Poin Ketiga yang menjadi pandangan WF terkait RAN PE ini adalah soal prinsip transparansi dan akuntabilitas. Kedua hal ini harus menjadi prinsip utama dalam pelaksanaan rencana aksi. Tujuannya agar pelaksanaan dijalankan sesuai rencana dan tidak membawa dampak buruk bagi usaha-usaha pencegahan.


Kebijakan ini juga menekankan pentingnya mekanisme pemantauan dan evaluasi. Hal itu sesuai dengan Pasal 7 ayat 3 RAN PE, berbunyi: “Laporan capaian pelaksanaan dan hasil evaluasi pelaksanaan RAN PE sebagaimana dimaksud pada ayat (1) dipublikasikan sebagai wujud akuntabilitas publik.”


WF memandang bahwa prinsip tersebut telah memberi jaminan kepada masyarakat sipil untuk dapat berpartisipasi dalam pemantauan, pengawasan, dan evaluasi terhadap pelaksanaan kegiatan itu.


Di poin keempat pandangannya, WF menegaskan bahwa RAN PE diterbitkan merupakan sebuah tahapan penting. Namun RAN PE bukan satu-satunya. Hal penting lain adalah soal kerangka pelaksanaan dan usaha sosialisasi kepada masyarakat luas. Sosialisasi menjadi langkah penting agar publik dapat memahami maksud dan konteks berbagai rencana aksi, sehingga tidak terjadi kesalahpahaman.

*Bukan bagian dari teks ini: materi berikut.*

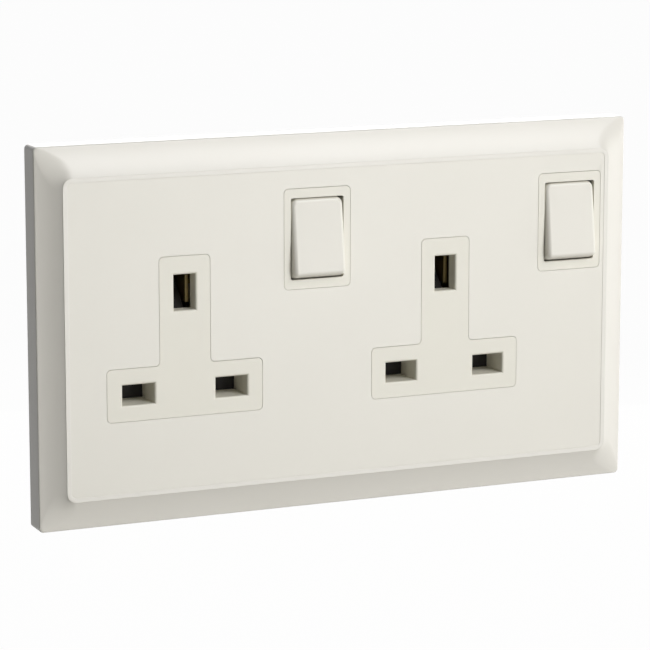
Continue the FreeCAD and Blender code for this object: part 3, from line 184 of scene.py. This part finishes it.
def rolled_brass(name, colours):
    """Cartridge brass strip: rolling lines along it, and a brown tint where air has dulled it."""
    material, tree = new_material(name)
    place = add(tree, "ShaderNodeTexCoord").outputs["Object"]
    # Noise drawn out along X makes the rolling lines, wider than real ones so that they show.
    along = add(tree, "ShaderNodeMapping", {"Scale": (0.06, 1.0, 1.0)}, {"Vector": place})
    lines = add(tree, "ShaderNodeTexNoise", {"Scale": 1 / (0.15 * MM), "Detail": 3.0},
                {"Vector": along.outputs["Vector"]})
    dull = add(tree, "ShaderNodeTexNoise", {"Scale": 1 / (6 * MM), "Detail": 5.0, "Roughness": 0.65},
               {"Vector": place})
    tone = add(tree, "ShaderNodeMix", {"data_type": "RGBA", 6: linear(colours[0]), 7: linear(colours[1])},
               {"Factor": dull.outputs["Fac"]})
    gloss = add(tree, "ShaderNodeMapRange", {"To Min": 0.3, "To Max": 0.44}, {"Value": dull.outputs["Fac"]})
    shader = add(tree, "ShaderNodeBsdfPrincipled", {"Metallic": 1.0},
                 {"Base Color": tone.outputs[2], "Roughness": gloss.outputs["Result"]})
    finish_material(tree, shader, lines.outputs["Fac"], depth=0.004 * MM)
    return material


def zinc_plate(name, colours, spangle):
    """Bright zinc on pressed steel: cool grey, with soft patches a few millimetres across."""
    material, tree = new_material(name)
    place = add(tree, "ShaderNodeTexCoord").outputs["Object"]
    patches = add(tree, "ShaderNodeTexVoronoi", {"Scale": 1 / spangle}, {"Vector": place})
    cloud = add(tree, "ShaderNodeTexNoise", {"Scale": 1 / (spangle * 0.4), "Detail": 4.0},
                {"Vector": place})
    tone = add(tree, "ShaderNodeMix", {"data_type": "RGBA", 6: linear(colours[0]), 7: linear(colours[1])},
               {"Factor": patches.outputs["Distance"]})
    gloss = add(tree, "ShaderNodeMapRange", {"To Min": 0.29, "To Max": 0.42}, {"Value": cloud.outputs["Fac"]})
    shader = add(tree, "ShaderNodeBsdfPrincipled", {"Metallic": 1.0},
                 {"Base Color": tone.outputs[2], "Roughness": gloss.outputs["Result"]})
    finish_material(tree, shader, cloud.outputs["Fac"], depth=0.006 * MM)
    return material


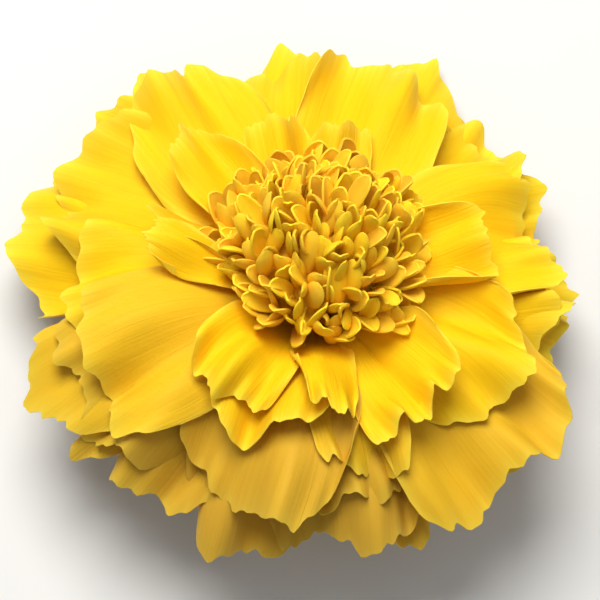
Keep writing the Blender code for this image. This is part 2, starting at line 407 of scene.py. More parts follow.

“Dengan kerangka pelaksanaan yang jelas dan sosialisasi yang luas, berbagai pihak, baik di tingkat pemerintah pusat, pemerintah daerah maupun masyarakat sipil, akan mampu mengoptimalkan sumberdaya untuk bersama-sama merealisasikan rencana aksi,” tutup Yenny Wahid.